Лапландцы никогда полностью не отказывались от представления, что камень, даже маленький, способен к проявлениям, которые могут показать его в ужасающем свете. Скала или камень не нуждаются ни в каких исключительных размерах, чтобы обладать силой, внушавшей лапландцам благоговейный страх. По их утверждению, были камни, которые перемещались древними ледниками не вниз, а вверх или загадочно передвигались с места на место; были метеориты, упавшие с неба, – бесспорный признак какой-то силы, не принадлежащей нашему миру. При случае этим камням в жертву приносился самый лучший олень в стаде, и, когда кровь животного стекала по камню, лапландцы опускались на колени и пылко призывали духов своих предков. Живые жертвовали лучшим своим оленем в надежде на то, что умилостивленные боги избавят их от опасностей, которые таил в себе мир духов.

Длительная, трудная борьба со стихией развила у лапландцев особенно острую чувствительность. До нашего времени сохраняется представление о том, что некоторые камни являются «священными». В основе этого представления, как и многих других, лежит чрезмерное желание мира – мира для себя и для умерших. Погост предложил им этот мир, но только принятие христианства позволило им пребывать в спокойствии в древних сосновых лесах. Так что после долгого блуждания по долинам и болотам, после длительной борьбы за выживание лапландцы получают место своего последнего успокоения в тени небольших церквей, рассеянных по обширным пустыням их дикой земли.

Глава 11

КУЛЬТ МЕДВЕДЯ

Охота на медведя в Лапландии представляла собой особый ритуал, который вызывал величайший интерес у исследователей этого народа. Самые ранние миссионеры, с 1500-го по 1600 г. добираясь до безграничных северных лесов, застали этот ритуал в полном виде, и во многих районах, несмотря на полный переход от старых языческих верований к христианству, он сохраняется и поныне.

Лапландцы полагают, что медведь – это царь зверей. Возможно, это обусловлено тем, что медведь может стоять на задних лапах и напоминать стоящего человека. Объяснение может лежать также в вековой традиционной вере, согласно которой медведь является предком народа. Лапландцы утверждают, что это животное обладает разумом одного человека и силой девяти человек. Как же иначе могли шаманы, одетые в его шкуру, посещать любое из пяти небес, населенных богами, во что верили некоторые кочевые кланы.

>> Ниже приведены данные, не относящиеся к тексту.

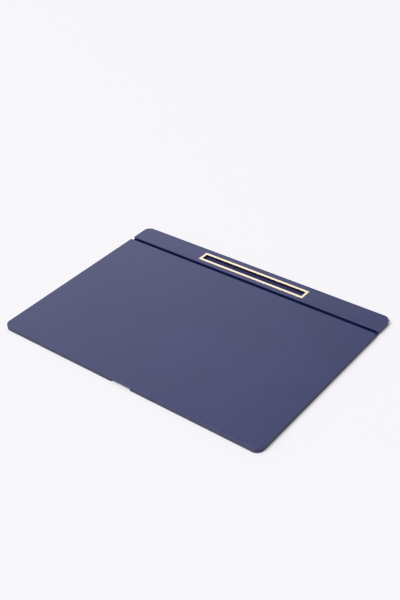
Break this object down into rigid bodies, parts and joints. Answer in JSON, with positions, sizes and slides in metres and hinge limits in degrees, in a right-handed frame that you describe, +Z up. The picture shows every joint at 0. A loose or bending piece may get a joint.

Во всяком случае, согласно преданию, на медведя может напасть любое количество людей, и он не отступит, если среди охотников не окажется двух братьев. Тогда он убегает, ибо обладает какой-то странной способностью чуять двух человек одной и той же крови, и поскольку один брат относится к жизни другого брата как к своей собственной, то опасность для преследуемого животного удваивается, так как ни один человек доброй воли не бросит брата в опасности.

Столь же высоким разумом наделяли медведя самоеды, айны и другие сибирские и североамериканские народы. Кроме того, считалось, что медведь вступает в мистические отношения с племенем. Иногда он рассматривался как оракул, который мог открыть семье, будет ли будущий ребенок мальчиком или девочкой. Лапландским женщинам запрещали охотиться на медведя, но они, как считалось, были рады встретиться с ним! Беременные женщины останавливались при встрече с ним в надежде на то, что медведь взглянет на них. Если он рычал, это означало, что женщина носила в себе сына, если «улыбался» – то дочь. Однако в Лапландии, особенно зимой, мужчины и женщины были одеты столь похожим образом, что едва ли можно было ожидать, что медведь распознает пол приближающейся к нему фигуры, не говоря уже о поле будущего ребенка. Женщины помогали ему определить свой пол, одергивая свои юбки.